Instructions to follow: Using the data that follows, return exactly the lines from the one that contains "outer = outer_solid()" through the one that contains "from mathutils import Matrix, Vector", ends included.

Available data:
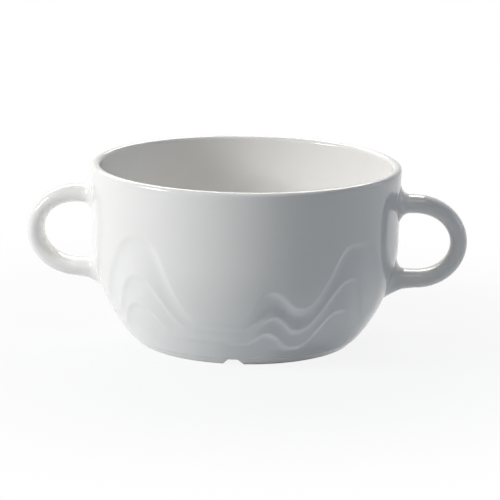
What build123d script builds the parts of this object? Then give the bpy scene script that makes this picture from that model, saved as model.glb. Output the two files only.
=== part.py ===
"""Two-handled porcelain soup bowl, in millimetres.

The bowl stands on Z = 0 with its axis on Z. The lugs lie along X, and the front faces -Y.
The body is formed with a wave relief on its lower wall, and each lug is luted to it at two roots.
"""
from build123d import *
from math import atan2, cos, pi, radians, sin, sqrt
import os

os.makedirs("parts", exist_ok=True)

# ---- Body ---------------------------------------------------------------------------------
body_height = 60.4          # rest plane to the crest of the lip
wall_diameter = 104.4       # over the upright wall, just above the shoulder
rim_flare = 0.4             # how far the wall opens out from there to the rim, on each side
shoulder_height = 35.3      # where the belly has turned into the upright wall
belly_rise = 1.95           # exponents of the belly curve: a larger rise fills its lower part,
belly_fullness = 1.08       # and a larger fullness steepens its start
wall_thickness = 3.8        # upright wall and belly, before the relief is taken from it
lip_thickness = 3.1         # across the rounded lip
lip_flat = 0.5              # the narrow crest that the lip's two rounds leave between them
floor_thickness = 5.0       # from the foot joint up to the inside floor
floor_round = 14.0          # height and reach of the round between floor and inner wall

# ---- Foot ring ----------------------------------------------------------------------------
foot_height = 2.6           # height of the unglazed ring
foot_diameter = 74.0        # ground face, outer edge
foot_ground_width = 5.0     # ground face, across the ring
foot_flare = 2.7            # how far the ring's outer side widens up to the belly
foot_draft = 1.2            # how far its inner side leans inward over its height
foot_edge = 0.4             # bevels beside the ground face
base_hollow = 0.8           # how far the underside is arched up within the ring
notch_count = 4             # drainage notches
notch_mouth = 7.0           # width of a notch at the rest plane
notch_crown = 3.2           # width of its top
notch_roof = 0.4            # what is left of the ring above it

# ---- Lugs ---------------------------------------------------------------------------------
handle_reach = 23.1         # upright wall to the outermost point of a lug
handle_drop = 12.3          # crest of the lip down to the centre line of the top run
handle_loop = 25.8          # between the centre lines of the top and bottom runs
handle_turn = 14.4          # how far the oval turn stands out from the two runs
handle_thickness = 5.8      # strap seen from the front
handle_width = 9.6          # strap seen from above
root_swell = 0.7            # added to the strap's thickness where the turn meets the runs
root_width = 13.0           # both roots, seen from the end
top_root_height = 11.6      # upper root on the wall
bottom_root_height = 10.6   # lower root, level with the upright wall
bottom_root_spread = 16.8   # and its full height, where it has run on down the belly
root_burial = 1.2           # how far the last section of a root lies inside the outer surface

# ---- Wave relief --------------------------------------------------------------------------
relief_height = 40.0        # foot joint up to the highest crest
relief_depth = 0.70         # step at each wave line
relief_swell = 0.50         # extra depth around the small crest
swell_azimuth = 21.0        # middle of that deeper stretch, in degrees
swell_span = 24.0           # and its half width
relief_margin = 3.0         # from that crest up to where the wall is plain
step_rise = 1.2             # from a wave line, square to it, up to where its step starts
step_fall = 2.6             # and down to where it ends
roomy_gap = 7.0             # lines nearer to each other than this step in less
foot_fade = 3.0             # the relief dies out over this height above the foot ring
handle_fade_start = 18.0    # degrees from a lug's middle where the relief is gone
handle_fade_end = 34.0      # and where it has its full depth

# A wave line is a chain of level stretches, joined by half cosine flanks. Each stretch is
# (from azimuth, to azimuth, height as a share of relief_height). Azimuths run from the front,
# -Y, towards +X, and the pattern repeats every half turn.
upper_wave = [(-39.5, -33.0, 1.00), (-13.0, 4.8, 0.34), (13.8, 15.0, 0.66),
              (26.7, 28.2, 0.50), (46.5, 53.0, 0.97), (79.0, 114.0, 0.38)]
middle_wave = [(-38.5, -36.5, 0.67), (-17.0, 5.0, 0.23), (15.2, 16.6, 0.365),
               (25.5, 27.5, 0.29), (46.0, 48.0, 0.68), (63.0, 122.0, 0.27)]
lower_wave = [(-40.5, -37.5, 0.425), (-23.5, 6.0, 0.14), (15.0, 16.0, 0.26),
              (26.0, 29.0, 0.125), (43.0, 46.0, 0.41), (60.0, 122.0, 0.17)]

# ---- Fineness of the surfaces -------------------------------------------------------------
points_round = 240          # points on a section of the relief
traces_each = 3             # and of a wave line between two of them
foot_spans = 3              # spans of the wall from the foot joint up to the lowest step
layer_spans = 2             # from the top of a step up to the next one
shoulder_spans = 8          # from the highest step up to the plain wall
plain_spans = 2             # of the plain wall
lip_spans = 4               # of each of the lip's rounds
wall_spans = 4              # of the inner wall, from the lip down to the floor's round
floor_spans = 5             # of that round
root_spans = 7              # of a lug's root
turn_spans = 10             # of a lug's turn
cut_clearance = 1.0         # how far a form that is cut away reaches past what it cuts

# ---- Derived sizes ------------------------------------------------------------------------
wall_radius = wall_diameter / 2
foot_radius = foot_diameter / 2
joint_radius = foot_radius + foot_flare
hollow_radius = foot_radius - foot_ground_width - foot_draft
lip_round = (lip_thickness - lip_flat) / 2
lip_start = body_height - lip_round
floor_height = foot_height + floor_thickness
relief_top = foot_height + relief_height + relief_margin
trace_step = 360.0 / (points_round * traces_each)
half_turn = 180.0


def blend(t):
    """Half cosine from 0 to 1."""
    return 0.5 - 0.5 * cos(pi * min(max(t, 0.0), 1.0))


def smooth_radius(z):
    """Outer radius of the body without its relief."""
    if z >= shoulder_height:
        share = (z - shoulder_height) / (body_height - shoulder_height)
        return wall_radius + rim_flare * share ** 2
    t = max((z - foot_height) / (shoulder_height - foot_height), 0.0)
    fullness = (1 - (1 - t) ** belly_rise) ** (1 / belly_fullness)
    return joint_radius + (wall_radius - joint_radius) * fullness


def wave_height(line, azimuth):
    """Height of a wave line at an azimuth."""
    first = line[0][0]
    a = first + (azimuth - first) % half_turn
    chain = line + [(first + half_turn, first + half_turn, line[0][2])]
    for (_, end, share), (next_start, _, next_share) in zip(chain, chain[1:]):
        if a < next_start:
            t = blend((a - end) / (next_start - end))
            return foot_height + relief_height * (share + (next_share - share) * t)
    return foot_height + relief_height * line[0][2]


def traced(line):
    """Heights of a wave line at even steps of azimuth, once round."""
    return [wave_height(line, i * trace_step) for i in range(points_round * traces_each)]


def level(height):
    """The same for a horizontal line."""
    return [height] * (points_round * traces_each)


def between(low, high, share):
    """Line a share of the way up from one line to another."""
    return [z + (up - z) * share for z, up in zip(low, high)]


def parallel(heights, offset):
    """Line square above another at a distance, or below it where that is negative."""
    per_step = radians(trace_step) * wall_radius
    reach = int(abs(offset) / per_step)
    side = 1 if offset > 0 else -1
    line = []
    for i in range(len(heights)):
        line.append(side * max(
            side * heights[(i + j) % len(heights)] + sqrt(offset ** 2 - (j * per_step) ** 2)
            for j in range(-reach, reach + 1)))
    return line


def relief_depth_at(azimuth, z, gap):
    """How far the wall lies inside its smooth outline at the foot of a step.

    A step is shallower where the wave lines run close together, and dies out at the lugs.
    """
    off_swell = abs((azimuth - swell_azimuth + 90) % half_turn - 90)
    depth = relief_depth + relief_swell * blend(1 - off_swell / swell_span)
    off_handle = abs(azimuth % half_turn - 90)
    depth *= blend((off_handle - handle_fade_start) / (handle_fade_end - handle_fade_start))
    return depth * blend((z - foot_height) / foot_fade) * min(gap / roomy_gap, 1.0)


def relief_section(heights, share, gaps):
    """Closed section that follows a line, inside the smooth outline by a share of the step."""
    points = []
    for i in range(0, points_round * traces_each, traces_each):
        azimuth = i * trace_step
        z = heights[i]
        r = smooth_radius(z) - share * relief_depth_at(azimuth, z, gaps[i])
        points.append((r * sin(radians(azimuth)), -r * cos(radians(azimuth)), z))
    steps = [i / points_round for i in range(points_round + 1)]
    return Wire(Edge.make_spline(points, periodic=True, parameters=steps))


def relief_sections():
    """Sections up the relief: out along the top of each step, and in along its foot."""
    sections = []
    low, spans = level(foot_height), foot_spans
    for wave in (lower_wave, middle_wave, upper_wave):
        line = traced(wave)
        gaps = [up - z for z, up in zip(low, line)]
        fallen = parallel(line, -step_fall)
        foot = [max(z, middle) for z, middle in zip(fallen, between(low, line, 0.5))]
        for i in range(1, spans + 1):
            sections.append(relief_section(between(low, foot, i / spans), i / spans, gaps))
        low, spans = parallel(line, step_rise), layer_spans
        sections.append(relief_section(low, 0, gaps))
    top = level(relief_top)
    for i in range(1, shoulder_spans):
        sections.append(relief_section(between(low, top, i / shoulder_spans), 0, gaps))
    return sections


def plain_section(r, z):
    """Round horizontal section, starting from the front like the others."""
    return Wire(Edge.make_circle(r, Plane(origin=(0, 0, z), x_dir=(0, -1, 0), z_dir=(0, 0, 1))))


def quarter_round(spans):
    """Shares of a round's radius, (inward, upward), from its side to its top."""
    angles = [pi / 2 * i / spans for i in range(spans + 1)]
    return [(1 - cos(angle), sin(angle)) for angle in angles]


def outer_solid():
    """Solid within the body's outer surface, from the foot joint to the crest of the lip."""
    sections = [plain_section(joint_radius, foot_height)] + relief_sections()
    for i in range(plain_spans):
        z = relief_top + (lip_start - relief_top) * i / plain_spans
        sections.append(plain_section(smooth_radius(z), z))
    for inward, upward in quarter_round(lip_spans):
        r = smooth_radius(lip_start) - lip_round * inward
        sections.append(plain_section(r, lip_start + lip_round * upward))
    return Solid.make_loft(sections, ruled=True)


def cavity():
    """The inside of the bowl, open through the lip: a turned form without relief."""
    lip_radius = smooth_radius(lip_start) - lip_thickness
    outline = [(0, body_height + cut_clearance)]
    outline.append((lip_radius + lip_round, body_height + cut_clearance))
    for inward, upward in reversed(quarter_round(lip_spans)):
        outline.append((lip_radius + lip_round * inward, lip_start + lip_round * upward))
    round_top = floor_height + floor_round
    for i in range(1, wall_spans + 1):
        share = i / wall_spans
        z = lip_start + (round_top - lip_start) * share
        thickness = lip_thickness + (wall_thickness - lip_thickness) * blend(2 * share)
        outline.append((smooth_radius(z) - thickness, z))
    wall_foot = outline[-1][0]
    for inward, upward in quarter_round(floor_spans)[1:]:
        outline.append((wall_foot - floor_round * inward, round_top - floor_round * upward))
    outline.append((0, floor_height))
    return revolve(Plane.XZ * make_face(Polyline(*outline, close=True)), Axis.Z)


def bowl_body(outer):
    """The formed body: outer surface with its relief, inside, lip and arched underside."""
    arch = Solid.make_cone(hollow_radius, 0, base_hollow, Plane(origin=(0, 0, foot_height)))
    return outer - cavity() - arch


def foot_ring():
    """Unglazed ring under the body, with drainage notches across it."""
    ground_inner = foot_radius - foot_ground_width
    section = make_face(Polyline((ground_inner, 0), (foot_radius, 0), (joint_radius, foot_height),
                                 (hollow_radius, foot_height), close=True))
    section = chamfer(section.vertices().group_by(Axis.Y)[0], foot_edge)
    ring = revolve(Plane.XZ * section, Axis.Z)
    notch_top = foot_height - notch_roof
    mouth, crown = notch_mouth / 2, notch_crown / 2
    below = -cut_clearance
    notch_face = make_face(Polyline((-mouth, below), (-mouth, 0), (-crown, notch_top),
                                    (crown, notch_top), (mouth, 0), (mouth, below), close=True))
    notch = extrude(Plane.XZ * notch_face, joint_radius + cut_clearance)
    for i in range(notch_count):
        ring -= Rot(0, 0, 360 * i / notch_count) * notch
    return ring


def strap_section(x, z, angle, thickness, width):
    """Oval across the strap, whose centre line runs at an angle above +X there."""
    run = (cos(angle), 0, sin(angle))
    across = (-sin(angle), 0, cos(angle))
    plane = Plane(origin=(x, 0, z), x_dir=across, z_dir=run)
    return plane * Ellipse(thickness / 2, width / 2)


def root_sections(turn_x, z, angle, height):
    """Ovals from inside the wall out to the turn, flaring towards the wall."""
    start = wall_radius - root_burial
    thickness = handle_thickness + root_swell
    sections = []
    for i in range(root_spans):
        out = i / root_spans
        flare = (1 - out) ** 3
        sections.append(strap_section(start + (turn_x - start) * out, z, angle,
                                      thickness + (height - thickness) * flare,
                                      handle_width + (root_width - handle_width) * flare))
    return sections


def lug(outer):
    """The lug on the +X side: root, oval turn and root, trimmed by the body."""
    top = body_height - handle_drop
    middle = top - handle_loop / 2
    bottom = middle - handle_loop / 2
    turn_x = wall_radius + handle_reach - handle_thickness / 2 - handle_turn
    low_edge = bottom - bottom_root_spread / 2
    sections = root_sections(turn_x, top, 0, top_root_height)
    for i in range(turn_spans + 1):
        turned = pi / 2 - pi * i / turn_spans
        x = turn_x + handle_turn * cos(turned)
        z = middle + handle_loop / 2 * sin(turned)
        angle = atan2(-handle_loop / 2 * cos(turned), handle_turn * sin(turned))
        thickness = handle_thickness + root_swell * sin(turned) ** 6
        sections.append(strap_section(x, z, angle, thickness, handle_width))
    sections += reversed(root_sections(turn_x, bottom, pi, bottom_root_height))
    sections.append(strap_section(smooth_radius(low_edge) - root_burial, bottom, pi,
                                  bottom_root_spread, root_width))
    return loft(sections, ruled=True) - outer


outer = outer_solid()
right_lug = lug(outer)
pieces = {
    "bowl_body": bowl_body(outer),
    "foot_ring": foot_ring(),
    "handle_right": right_lug,
    "handle_left": Rot(0, 0, half_turn) * right_lug,
}
for name, piece in pieces.items():
    export_step(piece, f"parts/{name}.step")
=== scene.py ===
"""Two-handled soup bowl of glazed porcelain, with a moulded wave relief and a notched foot ring.

Everything is in metres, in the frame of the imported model: the bowl stands on Z = 0 with its
axis on Z, the lugs lie along X, and the front faces -Y. Azimuths run from the front towards +X.
"""
from math import cos, pi, radians, sin, sqrt

import bpy
from mathutils import Matrix, Vector


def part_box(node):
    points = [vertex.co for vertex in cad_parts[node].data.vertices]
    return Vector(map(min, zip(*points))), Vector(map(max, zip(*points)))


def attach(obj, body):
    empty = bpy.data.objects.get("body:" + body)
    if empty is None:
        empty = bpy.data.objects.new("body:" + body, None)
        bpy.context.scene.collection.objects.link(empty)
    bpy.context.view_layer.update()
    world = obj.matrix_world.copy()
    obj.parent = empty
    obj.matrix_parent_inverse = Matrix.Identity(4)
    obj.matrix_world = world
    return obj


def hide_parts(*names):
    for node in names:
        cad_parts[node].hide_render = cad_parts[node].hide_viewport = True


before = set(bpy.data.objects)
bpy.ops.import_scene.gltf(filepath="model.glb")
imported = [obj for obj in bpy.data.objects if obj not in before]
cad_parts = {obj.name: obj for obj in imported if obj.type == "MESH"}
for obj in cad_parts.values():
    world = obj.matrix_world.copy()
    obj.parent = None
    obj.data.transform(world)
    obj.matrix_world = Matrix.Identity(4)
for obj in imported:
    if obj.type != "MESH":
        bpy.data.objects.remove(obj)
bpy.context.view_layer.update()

MM = 0.001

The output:
outer = outer_solid()
right_lug = lug(outer)
pieces = {
    "bowl_body": bowl_body(outer),
    "foot_ring": foot_ring(),
    "handle_right": right_lug,
    "handle_left": Rot(0, 0, half_turn) * right_lug,
}
for name, piece in pieces.items():
    export_step(piece, f"parts/{name}.step")
=== scene.py ===
"""Two-handled soup bowl of glazed porcelain, with a moulded wave relief and a notched foot ring.

Everything is in metres, in the frame of the imported model: the bowl stands on Z = 0 with its
axis on Z, the lugs lie along X, and the front faces -Y. Azimuths run from the front towards +X.
"""
from math import cos, pi, radians, sin, sqrt

import bpy
from mathutils import Matrix, Vector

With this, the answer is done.